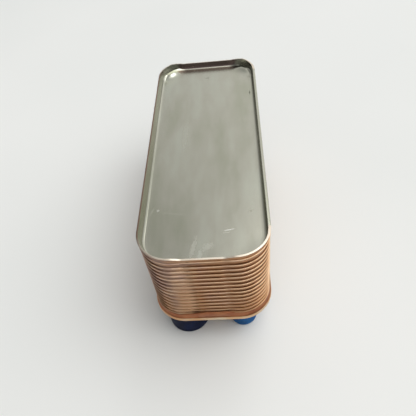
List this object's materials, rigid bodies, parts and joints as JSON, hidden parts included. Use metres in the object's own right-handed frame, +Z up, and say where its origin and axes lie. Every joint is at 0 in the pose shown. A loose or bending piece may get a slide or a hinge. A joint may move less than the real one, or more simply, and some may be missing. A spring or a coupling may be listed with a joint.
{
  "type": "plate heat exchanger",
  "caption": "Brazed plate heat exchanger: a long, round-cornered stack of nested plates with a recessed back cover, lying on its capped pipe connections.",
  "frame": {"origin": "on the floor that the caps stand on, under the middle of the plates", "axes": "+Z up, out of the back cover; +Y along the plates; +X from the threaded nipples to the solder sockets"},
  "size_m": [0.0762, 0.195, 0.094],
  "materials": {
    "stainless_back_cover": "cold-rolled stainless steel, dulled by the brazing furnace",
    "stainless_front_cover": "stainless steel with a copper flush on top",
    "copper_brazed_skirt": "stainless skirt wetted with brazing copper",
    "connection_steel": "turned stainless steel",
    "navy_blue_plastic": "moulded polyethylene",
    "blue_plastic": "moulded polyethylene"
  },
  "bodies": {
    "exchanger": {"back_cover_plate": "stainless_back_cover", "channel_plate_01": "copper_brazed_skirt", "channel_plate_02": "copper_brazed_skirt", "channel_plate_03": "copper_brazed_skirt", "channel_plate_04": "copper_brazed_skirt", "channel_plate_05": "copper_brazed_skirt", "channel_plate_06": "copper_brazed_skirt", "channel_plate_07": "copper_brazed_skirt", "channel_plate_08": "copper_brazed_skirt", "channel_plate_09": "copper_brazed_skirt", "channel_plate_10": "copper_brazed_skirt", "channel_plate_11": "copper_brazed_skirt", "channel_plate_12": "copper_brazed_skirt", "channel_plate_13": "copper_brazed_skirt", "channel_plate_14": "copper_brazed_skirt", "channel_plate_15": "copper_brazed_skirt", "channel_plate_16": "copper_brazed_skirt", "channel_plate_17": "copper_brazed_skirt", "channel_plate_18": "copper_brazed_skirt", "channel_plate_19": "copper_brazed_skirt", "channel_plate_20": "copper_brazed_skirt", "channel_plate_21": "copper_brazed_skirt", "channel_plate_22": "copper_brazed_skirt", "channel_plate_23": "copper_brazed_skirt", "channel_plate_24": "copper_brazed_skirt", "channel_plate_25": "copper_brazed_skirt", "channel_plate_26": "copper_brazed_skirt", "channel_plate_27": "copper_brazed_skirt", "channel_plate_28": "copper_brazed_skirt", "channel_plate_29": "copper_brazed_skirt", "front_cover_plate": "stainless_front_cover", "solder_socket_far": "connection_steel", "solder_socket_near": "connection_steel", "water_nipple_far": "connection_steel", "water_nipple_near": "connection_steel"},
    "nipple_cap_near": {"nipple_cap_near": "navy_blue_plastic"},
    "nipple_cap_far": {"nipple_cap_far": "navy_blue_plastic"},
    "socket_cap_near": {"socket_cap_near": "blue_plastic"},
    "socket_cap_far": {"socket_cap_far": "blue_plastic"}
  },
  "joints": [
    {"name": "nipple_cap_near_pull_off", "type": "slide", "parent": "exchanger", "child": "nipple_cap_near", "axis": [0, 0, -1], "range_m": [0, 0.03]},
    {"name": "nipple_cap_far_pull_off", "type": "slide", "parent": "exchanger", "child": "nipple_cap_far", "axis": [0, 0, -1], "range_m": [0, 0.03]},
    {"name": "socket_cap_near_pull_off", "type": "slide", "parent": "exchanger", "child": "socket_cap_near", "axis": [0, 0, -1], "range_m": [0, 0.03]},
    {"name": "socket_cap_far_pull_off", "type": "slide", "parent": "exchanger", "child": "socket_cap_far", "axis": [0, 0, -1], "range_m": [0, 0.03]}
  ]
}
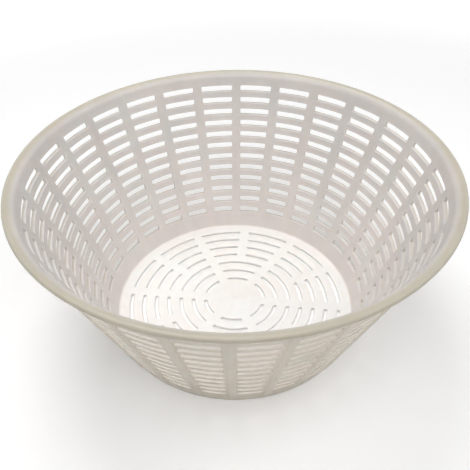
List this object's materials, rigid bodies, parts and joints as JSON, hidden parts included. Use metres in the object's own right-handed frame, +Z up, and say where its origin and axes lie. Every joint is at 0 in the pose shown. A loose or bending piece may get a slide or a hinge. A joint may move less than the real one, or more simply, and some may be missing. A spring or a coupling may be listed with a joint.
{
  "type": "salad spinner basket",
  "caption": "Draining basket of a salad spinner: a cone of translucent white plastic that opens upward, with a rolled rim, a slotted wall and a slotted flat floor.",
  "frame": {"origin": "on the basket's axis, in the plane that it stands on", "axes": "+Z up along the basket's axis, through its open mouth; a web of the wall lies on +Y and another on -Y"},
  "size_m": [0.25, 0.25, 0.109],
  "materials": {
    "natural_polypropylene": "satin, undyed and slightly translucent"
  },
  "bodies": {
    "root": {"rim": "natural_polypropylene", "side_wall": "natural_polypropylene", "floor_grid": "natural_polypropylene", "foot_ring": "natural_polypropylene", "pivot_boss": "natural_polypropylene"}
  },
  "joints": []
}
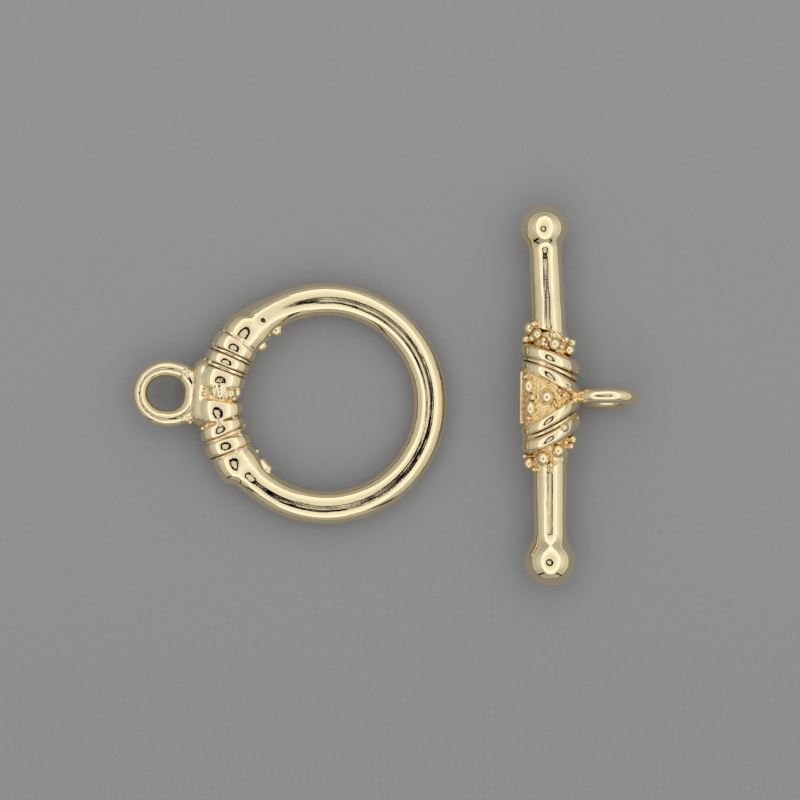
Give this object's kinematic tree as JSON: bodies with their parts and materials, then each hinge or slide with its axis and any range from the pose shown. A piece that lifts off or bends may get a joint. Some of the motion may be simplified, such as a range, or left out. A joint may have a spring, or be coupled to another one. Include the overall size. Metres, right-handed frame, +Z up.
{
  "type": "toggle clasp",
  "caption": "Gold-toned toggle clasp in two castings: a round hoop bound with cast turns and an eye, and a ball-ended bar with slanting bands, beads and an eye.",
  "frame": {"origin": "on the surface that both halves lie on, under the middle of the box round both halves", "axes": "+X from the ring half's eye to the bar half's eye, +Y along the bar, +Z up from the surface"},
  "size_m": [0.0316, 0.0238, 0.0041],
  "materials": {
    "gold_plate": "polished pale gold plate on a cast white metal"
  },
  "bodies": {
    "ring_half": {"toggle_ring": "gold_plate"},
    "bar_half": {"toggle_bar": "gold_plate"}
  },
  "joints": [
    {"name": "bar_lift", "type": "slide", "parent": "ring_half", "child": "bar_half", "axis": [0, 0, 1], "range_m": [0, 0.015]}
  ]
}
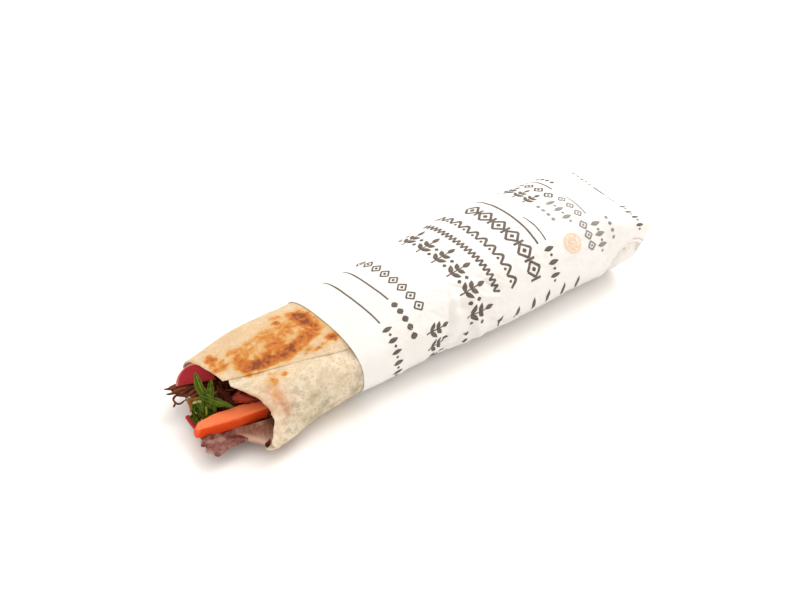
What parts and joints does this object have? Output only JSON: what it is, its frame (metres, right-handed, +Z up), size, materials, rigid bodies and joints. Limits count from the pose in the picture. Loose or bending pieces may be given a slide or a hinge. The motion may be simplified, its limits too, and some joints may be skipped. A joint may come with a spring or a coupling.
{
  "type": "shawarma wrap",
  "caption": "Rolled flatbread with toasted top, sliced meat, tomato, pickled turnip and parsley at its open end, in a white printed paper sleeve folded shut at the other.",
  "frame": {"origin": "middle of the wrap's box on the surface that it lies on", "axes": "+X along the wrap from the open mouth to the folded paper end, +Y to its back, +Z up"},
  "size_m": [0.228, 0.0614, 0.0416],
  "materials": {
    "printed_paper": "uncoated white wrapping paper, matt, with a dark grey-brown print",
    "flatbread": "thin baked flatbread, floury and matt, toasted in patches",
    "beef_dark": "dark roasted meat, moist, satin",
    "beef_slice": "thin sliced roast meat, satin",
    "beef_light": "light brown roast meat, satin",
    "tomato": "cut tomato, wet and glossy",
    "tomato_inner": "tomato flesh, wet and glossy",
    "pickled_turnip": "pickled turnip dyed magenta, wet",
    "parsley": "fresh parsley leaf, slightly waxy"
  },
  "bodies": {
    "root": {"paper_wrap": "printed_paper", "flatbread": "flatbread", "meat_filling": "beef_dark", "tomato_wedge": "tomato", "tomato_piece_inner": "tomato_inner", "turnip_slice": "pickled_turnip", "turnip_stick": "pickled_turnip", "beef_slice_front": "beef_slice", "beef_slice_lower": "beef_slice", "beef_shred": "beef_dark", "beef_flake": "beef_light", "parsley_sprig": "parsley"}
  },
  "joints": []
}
^^^^^^^^
Reproduce all data above, unchanged.

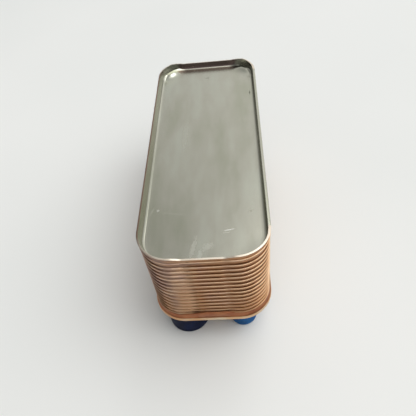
List this object's materials, rigid bodies, parts and joints as JSON, hidden parts included. Use metres in the object's own right-handed frame, +Z up, and say where its origin and axes lie. Every joint is at 0 in the pose shown. A loose or bending piece may get a slide or a hinge. A joint may move less than the real one, or more simply, and some may be missing. A spring or a coupling may be listed with a joint.
{
  "type": "plate heat exchanger",
  "caption": "Brazed plate heat exchanger: a long, round-cornered stack of nested plates with a recessed back cover, lying on its capped pipe connections.",
  "frame": {"origin": "on the floor that the caps stand on, under the middle of the plates", "axes": "+Z up, out of the back cover; +Y along the plates; +X from the threaded nipples to the solder sockets"},
  "size_m": [0.0762, 0.195, 0.094],
  "materials": {
    "stainless_back_cover": "cold-rolled stainless steel, dulled by the brazing furnace",
    "stainless_front_cover": "stainless steel with a copper flush on top",
    "copper_brazed_skirt": "stainless skirt wetted with brazing copper",
    "connection_steel": "turned stainless steel",
    "navy_blue_plastic": "moulded polyethylene",
    "blue_plastic": "moulded polyethylene"
  },
  "bodies": {
    "exchanger": {"back_cover_plate": "stainless_back_cover", "channel_plate_01": "copper_brazed_skirt", "channel_plate_02": "copper_brazed_skirt", "channel_plate_03": "copper_brazed_skirt", "channel_plate_04": "copper_brazed_skirt", "channel_plate_05": "copper_brazed_skirt", "channel_plate_06": "copper_brazed_skirt", "channel_plate_07": "copper_brazed_skirt", "channel_plate_08": "copper_brazed_skirt", "channel_plate_09": "copper_brazed_skirt", "channel_plate_10": "copper_brazed_skirt", "channel_plate_11": "copper_brazed_skirt", "channel_plate_12": "copper_brazed_skirt", "channel_plate_13": "copper_brazed_skirt", "channel_plate_14": "copper_brazed_skirt", "channel_plate_15": "copper_brazed_skirt", "channel_plate_16": "copper_brazed_skirt", "channel_plate_17": "copper_brazed_skirt", "channel_plate_18": "copper_brazed_skirt", "channel_plate_19": "copper_brazed_skirt", "channel_plate_20": "copper_brazed_skirt", "channel_plate_21": "copper_brazed_skirt", "channel_plate_22": "copper_brazed_skirt", "channel_plate_23": "copper_brazed_skirt", "channel_plate_24": "copper_brazed_skirt", "channel_plate_25": "copper_brazed_skirt", "channel_plate_26": "copper_brazed_skirt", "channel_plate_27": "copper_brazed_skirt", "channel_plate_28": "copper_brazed_skirt", "channel_plate_29": "copper_brazed_skirt", "front_cover_plate": "stainless_front_cover", "solder_socket_far": "connection_steel", "solder_socket_near": "connection_steel", "water_nipple_far": "connection_steel", "water_nipple_near": "connection_steel"},
    "nipple_cap_near": {"nipple_cap_near": "navy_blue_plastic"},
    "nipple_cap_far": {"nipple_cap_far": "navy_blue_plastic"},
    "socket_cap_near": {"socket_cap_near": "blue_plastic"},
    "socket_cap_far": {"socket_cap_far": "blue_plastic"}
  },
  "joints": [
    {"name": "nipple_cap_near_pull_off", "type": "slide", "parent": "exchanger", "child": "nipple_cap_near", "axis": [0, 0, -1], "range_m": [0, 0.03]},
    {"name": "nipple_cap_far_pull_off", "type": "slide", "parent": "exchanger", "child": "nipple_cap_far", "axis": [0, 0, -1], "range_m": [0, 0.03]},
    {"name": "socket_cap_near_pull_off", "type": "slide", "parent": "exchanger", "child": "socket_cap_near", "axis": [0, 0, -1], "range_m": [0, 0.03]},
    {"name": "socket_cap_far_pull_off", "type": "slide", "parent": "exchanger", "child": "socket_cap_far", "axis": [0, 0, -1], "range_m": [0, 0.03]}
  ]
}
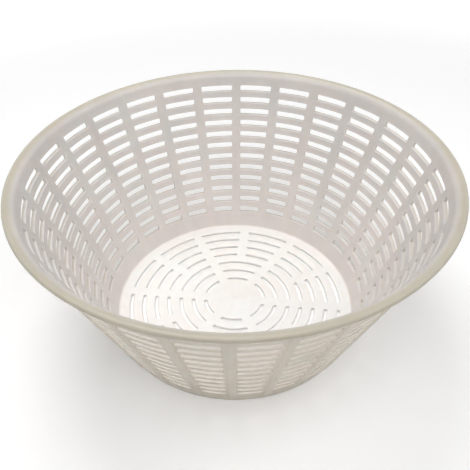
List this object's materials, rigid bodies, parts and joints as JSON, hidden parts included. Use metres in the object's own right-handed frame, +Z up, and say where its origin and axes lie. Every joint is at 0 in the pose shown. A loose or bending piece may get a slide or a hinge. A joint may move less than the real one, or more simply, and some may be missing. A spring or a coupling may be listed with a joint.
{
  "type": "salad spinner basket",
  "caption": "Draining basket of a salad spinner: a cone of translucent white plastic that opens upward, with a rolled rim, a slotted wall and a slotted flat floor.",
  "frame": {"origin": "on the basket's axis, in the plane that it stands on", "axes": "+Z up along the basket's axis, through its open mouth; a web of the wall lies on +Y and another on -Y"},
  "size_m": [0.25, 0.25, 0.109],
  "materials": {
    "natural_polypropylene": "satin, undyed and slightly translucent"
  },
  "bodies": {
    "root": {"rim": "natural_polypropylene", "side_wall": "natural_polypropylene", "floor_grid": "natural_polypropylene", "foot_ring": "natural_polypropylene", "pivot_boss": "natural_polypropylene"}
  },
  "joints": []
}
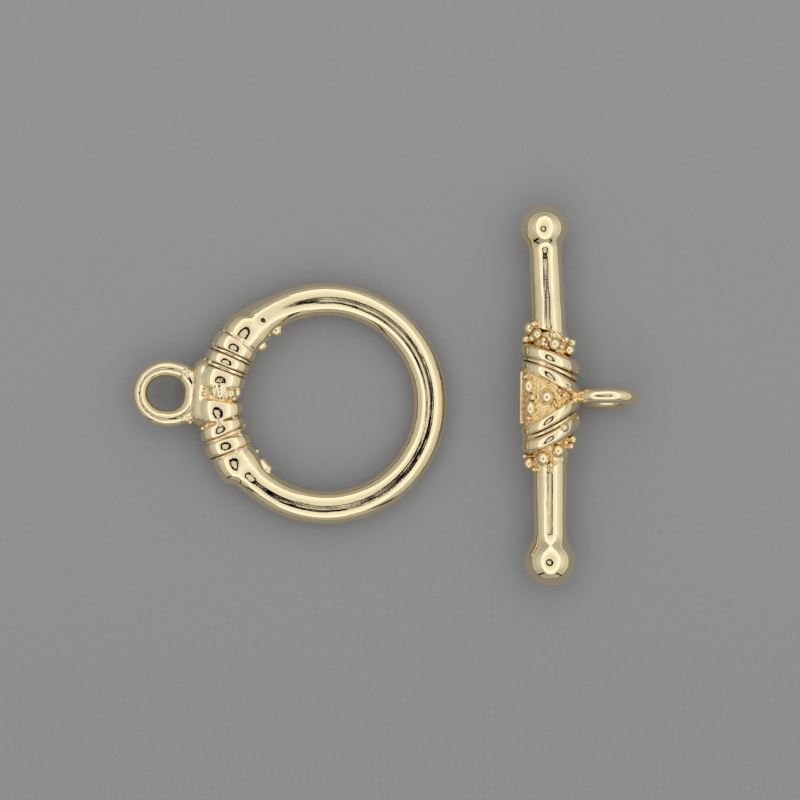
Give this object's kinematic tree as JSON: bodies with their parts and materials, then each hinge or slide with its axis and any range from the pose shown. A piece that lifts off or bends may get a joint. Some of the motion may be simplified, such as a range, or left out. A joint may have a spring, or be coupled to another one. Include the overall size. Metres, right-handed frame, +Z up.
{
  "type": "toggle clasp",
  "caption": "Gold-toned toggle clasp in two castings: a round hoop bound with cast turns and an eye, and a ball-ended bar with slanting bands, beads and an eye.",
  "frame": {"origin": "on the surface that both halves lie on, under the middle of the box round both halves", "axes": "+X from the ring half's eye to the bar half's eye, +Y along the bar, +Z up from the surface"},
  "size_m": [0.0316, 0.0238, 0.0041],
  "materials": {
    "gold_plate": "polished pale gold plate on a cast white metal"
  },
  "bodies": {
    "ring_half": {"toggle_ring": "gold_plate"},
    "bar_half": {"toggle_bar": "gold_plate"}
  },
  "joints": [
    {"name": "bar_lift", "type": "slide", "parent": "ring_half", "child": "bar_half", "axis": [0, 0, 1], "range_m": [0, 0.015]}
  ]
}
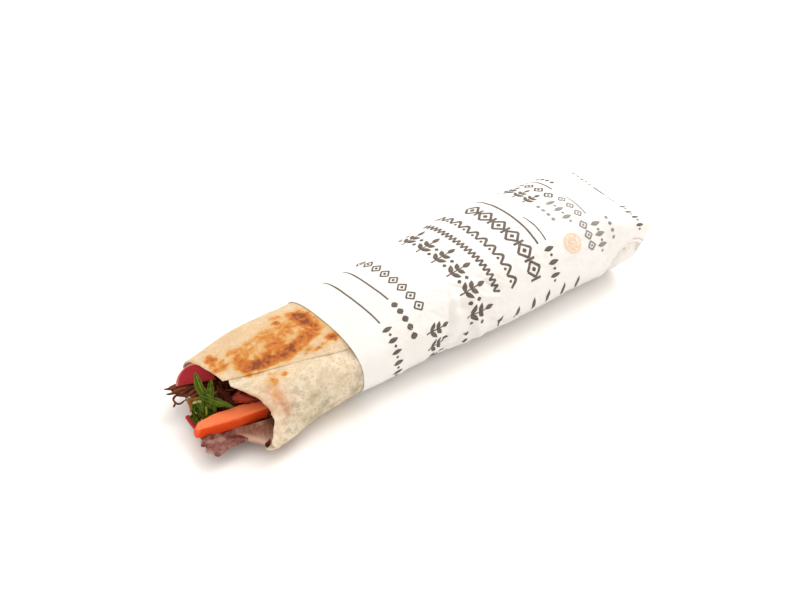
What parts and joints does this object have? Output only JSON: what it is, its frame (metres, right-handed, +Z up), size, materials, rigid bodies and joints. Limits count from the pose in the picture. Loose or bending pieces may be given a slide or a hinge. The motion may be simplified, its limits too, and some joints may be skipped. A joint may come with a spring or a coupling.
{
  "type": "shawarma wrap",
  "caption": "Rolled flatbread with toasted top, sliced meat, tomato, pickled turnip and parsley at its open end, in a white printed paper sleeve folded shut at the other.",
  "frame": {"origin": "middle of the wrap's box on the surface that it lies on", "axes": "+X along the wrap from the open mouth to the folded paper end, +Y to its back, +Z up"},
  "size_m": [0.228, 0.0614, 0.0416],
  "materials": {
    "printed_paper": "uncoated white wrapping paper, matt, with a dark grey-brown print",
    "flatbread": "thin baked flatbread, floury and matt, toasted in patches",
    "beef_dark": "dark roasted meat, moist, satin",
    "beef_slice": "thin sliced roast meat, satin",
    "beef_light": "light brown roast meat, satin",
    "tomato": "cut tomato, wet and glossy",
    "tomato_inner": "tomato flesh, wet and glossy",
    "pickled_turnip": "pickled turnip dyed magenta, wet",
    "parsley": "fresh parsley leaf, slightly waxy"
  },
  "bodies": {
    "root": {"paper_wrap": "printed_paper", "flatbread": "flatbread", "meat_filling": "beef_dark", "tomato_wedge": "tomato", "tomato_piece_inner": "tomato_inner", "turnip_slice": "pickled_turnip", "turnip_stick": "pickled_turnip", "beef_slice_front": "beef_slice", "beef_slice_lower": "beef_slice", "beef_shred": "beef_dark", "beef_flake": "beef_light", "parsley_sprig": "parsley"}
  },
  "joints": []
}